The Lowland Scots, on the other hand, were enthusiastic cultivators of vegetables. They played a leading part in the agricultural revolution. By the end of the eighteenth century abundant quantities of broccoli and other delicacies were available in our cities.

In Edinburgh the kail-wives took their stance at the Tron, with creels full of produce from Musselburgh. Meg Dodds, writing in 1826, recorded that the ”vegetable markets of most towns have . . . undergone a wonderful improvement . . . so that a healthful luxury is within the reach of all classes”.

Scottish gardens became famed for their beauty. The ”best houses” in England would have a French chef and a Scottish gardener. In one of the Jane Austen novels there is a reference to the appointment of a Scottish gardener and the question of whether the ”old prejudice” against the Scots could now be overcome (in the seventeenth century the Scots army sent to England in support of the Parliamentarians exacted free quarters and became deeply unpopular). P. G. Wodehouse’s Lord Emsworth went in perpetual terror of his Scottish gardener, a tyrant of the rake.
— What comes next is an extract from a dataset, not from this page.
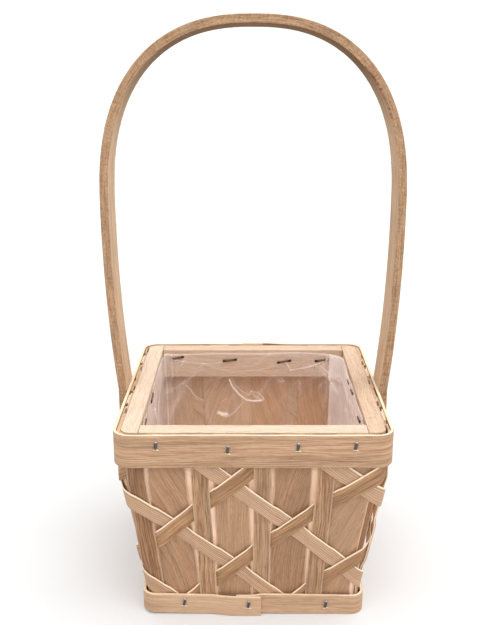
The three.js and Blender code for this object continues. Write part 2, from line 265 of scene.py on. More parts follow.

Few prejudices can be sustained when exposed to the light of reality and reason. Broccoli have been scurvily treated by their detractors. They are a brassica, a member of the cabbage family. They originate in Italy and their name is treated as a plural noun because it is derived from broccolo, meaning a cabbage sprout.

Nor need they be symptomatic of austerity and dreary health faddism, as I discovered when I went in search of enlightenment to Ian Murray at his bookshop Word of Mouth in Bank Street, Glasgow. In Jane Grigson’s Vegetable Book (Penguin Cookery Library) we found a number of broccoli recipes rich enough in butter to blow any low-cholesterol diet to eternity.

Take a pound of trimmed broccoli, 6 beaten eggs, salt, pepper, and 4oz butter. You trim a large slice of toasted cottage bread to fit in the base of a round serving dish. Cook the broccoli, keep them warm; season and scramble the eggs in the generous dod of butter but keep them soft; finish them by placing them on the warm toast sitting snugly in the heated dish; stick a large piece of broccoli in the centre and arrange the rest around the side.

A couple of years ago, at a dinner party in Dublin, I was in full flow in a diatribe against effete vegetables like broccoli, aubergines and courgettes. They were, I suggested, expressive of do-goodery and faddism. My hostess listened politely and then lifted the lids from the serving dishes. There they were; broccoli, aubergines and courgettes.

Crestfallen, I resolved never to be rude about them again. I eat them with a pleasure that is genuine if still a little dutiful. I shall be buying some broccoli this weekend. These past 10 years the quality of fruit and vegetables available here in the West End of Glasgow has improved greatly, though it is still rather below the standard to be found in England (the same applies to cheese). But we travel hopefully. Mrs Clinton’s gesture is overdue: even I concede it is time broccoli came in from the cold.